Output all lines exactly, with nothing added or dropped.
------ SOURCE EXCERPT ------
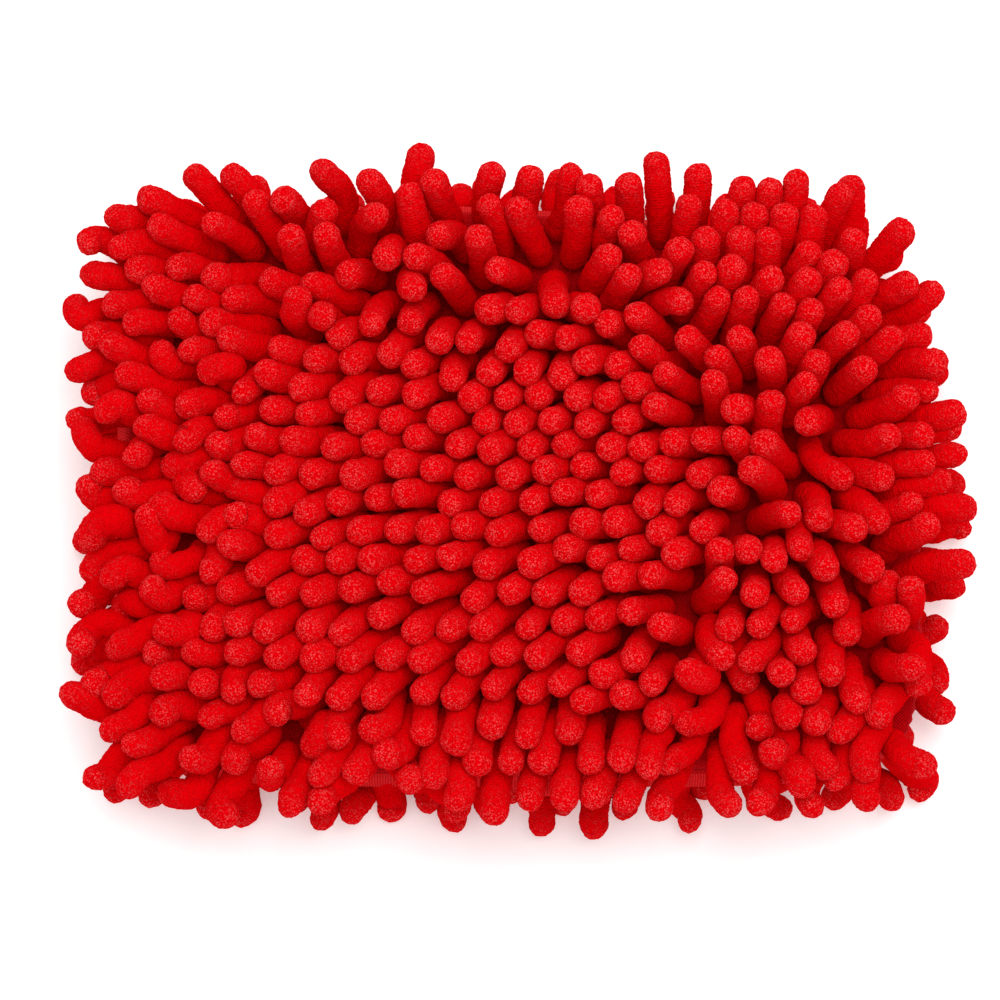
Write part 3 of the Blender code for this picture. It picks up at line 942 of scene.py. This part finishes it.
def strip(name, place, outward, run, section, wobble=None):
    """A strip of cloth swept along an edge. place(run) is the body's edge, outward the way out of the body, and section
    the two sides of the cloth, as lists of (out, height) with the same number of points."""
    left, right = np.array(section[0], float) * MM, np.array(section[1], float) * MM
    ring = np.concatenate([left, right[::-1]])
    m, n = len(ring), len(run)
    ex, ey = place(run)
    wx, wy = outward(run) if callable(outward) else outward
    wx, wy = np.broadcast_to(wx, (n,))[:, None], np.broadcast_to(wy, (n,))[:, None]
    out = np.repeat(ring[None, :, 0], n, 0)
    z = np.repeat(ring[None, :, 1], n, 0)
    if wobble is not None:
        dout, dz = wobble(run)
        far = np.clip(out / (9 * MM), 0, 1)
        out, z = out + dout[:, None] * far, z + dz[:, None] * far
    hang = droop(ex, ey)[:, None]
    level, far = z - T_Z * MM, np.maximum(out, 0)
    out = np.where(out > 0, far * np.cos(hang) - level * np.sin(hang) * np.clip(far / MM, 0, 1), out)
    z = T_Z * MM + level - far * np.sin(hang)
    px, py = lie(ex[:, None] + wx * out, ey[:, None] + wy * out)
    v = np.stack([px, py, z], -1).reshape(-1, 3)
    i = np.arange(n - 1)[:, None] * m
    j = np.arange(m)[None, :]
    j1 = (j + 1) % m
    quads = np.stack([i + j, i + j1, i + m + j1, i + m + j], -1).reshape(-1, 4)
    h = m // 2
    jj = np.arange(h - 1)
    cap = np.stack([jj, m - 1 - jj, m - 2 - jj, jj + 1], -1)
    quads = np.concatenate([quads, cap[:, ::-1][:, ::-1], cap[:, ::-1] + (n - 1) * m])
    step = np.concatenate([[0], np.cumsum(np.linalg.norm(np.diff(ring, axis=0), axis=1))]) / MM
    return v, quads, np.repeat(run / MM, m), np.tile(step, n)


def outward_faces(me):
    """Turns every face of each closed shell outward."""
    import bmesh

    bm = bmesh.new()
    bm.from_mesh(me)
    bmesh.ops.recalc_face_normals(bm, faces=bm.faces)
    bm.to_mesh(me)
    bm.free()


def strip_object(name, parts):
    vs, qs, runs, crosses, off = [], [], [], [], 0
    for v, q, run, cross in parts:
        vs.append(v), qs.append(q + off), runs.append(run), crosses.append(cross)
        off += len(v)
    ob = mesh_object(
        name, np.concatenate(vs), np.concatenate(qs), True, None,
        {"run": np.concatenate(runs), "across": np.concatenate(crosses)},
    )
    outward_faces(ob.data)
    return ob


def round_corner(run):
    """The way out of the closed end, turning through a right angle where the binding goes round each corner."""
    turn = np.clip((np.abs(run) - HALF_W) / TAPE_OUT, 0, 1) * math.pi / 2
    return -np.cos(turn), np.sign(run) * np.sin(turn)


EDGES = {
    "front": (lambda r: (r, np.full_like(r, -HALF_W)), (0.0, -1.0)),
    "back": (lambda r: (r, np.full_like(r, HALF_W)), (0.0, 1.0)),
    "end": (lambda r: (np.full_like(r, -HALF_L), r), (-1.0, 0.0)),
}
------
_TASK ANSWER_
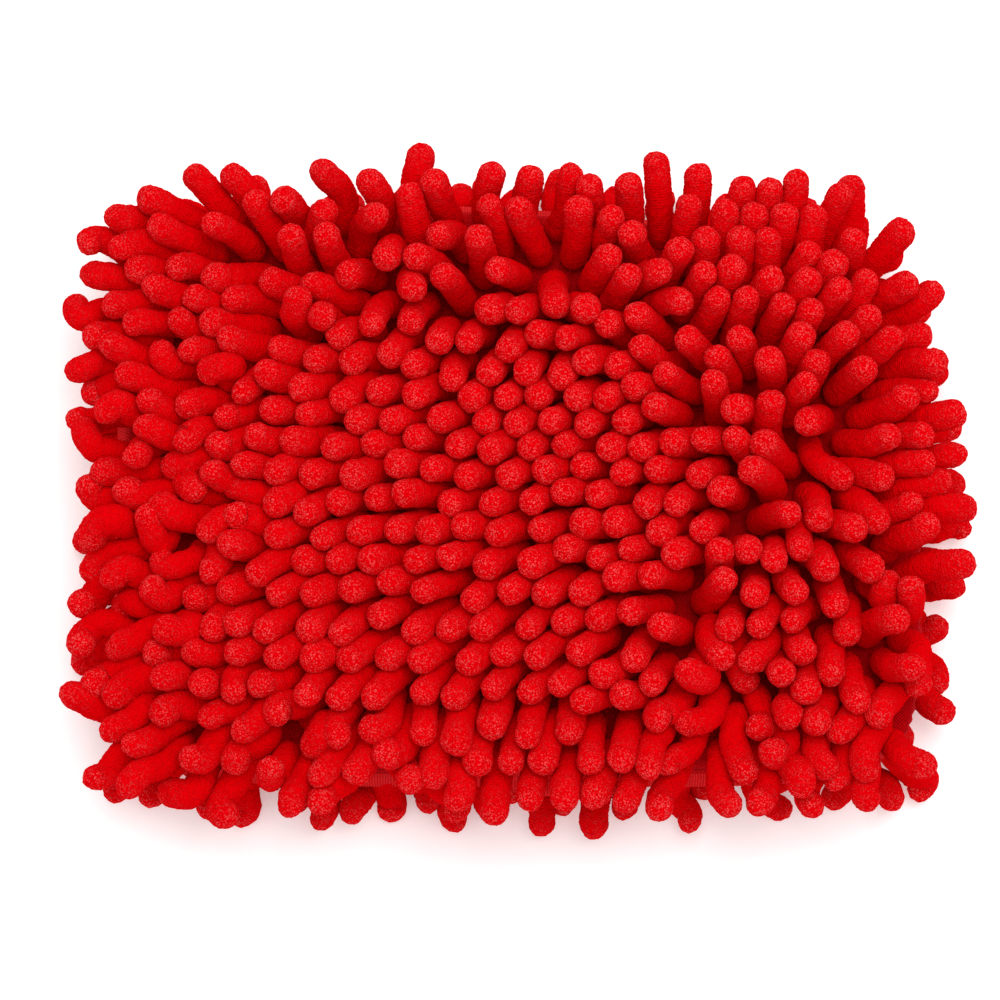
Write part 3 of the Blender code for this picture. It picks up at line 942 of scene.py. This part finishes it.
def strip(name, place, outward, run, section, wobble=None):
    """A strip of cloth swept along an edge. place(run) is the body's edge, outward the way out of the body, and section
    the two sides of the cloth, as lists of (out, height) with the same number of points."""
    left, right = np.array(section[0], float) * MM, np.array(section[1], float) * MM
    ring = np.concatenate([left, right[::-1]])
    m, n = len(ring), len(run)
    ex, ey = place(run)
    wx, wy = outward(run) if callable(outward) else outward
    wx, wy = np.broadcast_to(wx, (n,))[:, None], np.broadcast_to(wy, (n,))[:, None]
    out = np.repeat(ring[None, :, 0], n, 0)
    z = np.repeat(ring[None, :, 1], n, 0)
    if wobble is not None:
        dout, dz = wobble(run)
        far = np.clip(out / (9 * MM), 0, 1)
        out, z = out + dout[:, None] * far, z + dz[:, None] * far
    hang = droop(ex, ey)[:, None]
    level, far = z - T_Z * MM, np.maximum(out, 0)
    out = np.where(out > 0, far * np.cos(hang) - level * np.sin(hang) * np.clip(far / MM, 0, 1), out)
    z = T_Z * MM + level - far * np.sin(hang)
    px, py = lie(ex[:, None] + wx * out, ey[:, None] + wy * out)
    v = np.stack([px, py, z], -1).reshape(-1, 3)
    i = np.arange(n - 1)[:, None] * m
    j = np.arange(m)[None, :]
    j1 = (j + 1) % m
    quads = np.stack([i + j, i + j1, i + m + j1, i + m + j], -1).reshape(-1, 4)
    h = m // 2
    jj = np.arange(h - 1)
    cap = np.stack([jj, m - 1 - jj, m - 2 - jj, jj + 1], -1)
    quads = np.concatenate([quads, cap[:, ::-1][:, ::-1], cap[:, ::-1] + (n - 1) * m])
    step = np.concatenate([[0], np.cumsum(np.linalg.norm(np.diff(ring, axis=0), axis=1))]) / MM
    return v, quads, np.repeat(run / MM, m), np.tile(step, n)


def outward_faces(me):
    """Turns every face of each closed shell outward."""
    import bmesh

    bm = bmesh.new()
    bm.from_mesh(me)
    bmesh.ops.recalc_face_normals(bm, faces=bm.faces)
    bm.to_mesh(me)
    bm.free()


def strip_object(name, parts):
    vs, qs, runs, crosses, off = [], [], [], [], 0
    for v, q, run, cross in parts:
        vs.append(v), qs.append(q + off), runs.append(run), crosses.append(cross)
        off += len(v)
    ob = mesh_object(
        name, np.concatenate(vs), np.concatenate(qs), True, None,
        {"run": np.concatenate(runs), "across": np.concatenate(crosses)},
    )
    outward_faces(ob.data)
    return ob


def round_corner(run):
    """The way out of the closed end, turning through a right angle where the binding goes round each corner."""
    turn = np.clip((np.abs(run) - HALF_W) / TAPE_OUT, 0, 1) * math.pi / 2
    return -np.cos(turn), np.sign(run) * np.sin(turn)


EDGES = {
    "front": (lambda r: (r, np.full_like(r, -HALF_W)), (0.0, -1.0)),
    "back": (lambda r: (r, np.full_like(r, HALF_W)), (0.0, 1.0)),
    "end": (lambda r: (np.full_like(r, -HALF_L), r), (-1.0, 0.0)),
}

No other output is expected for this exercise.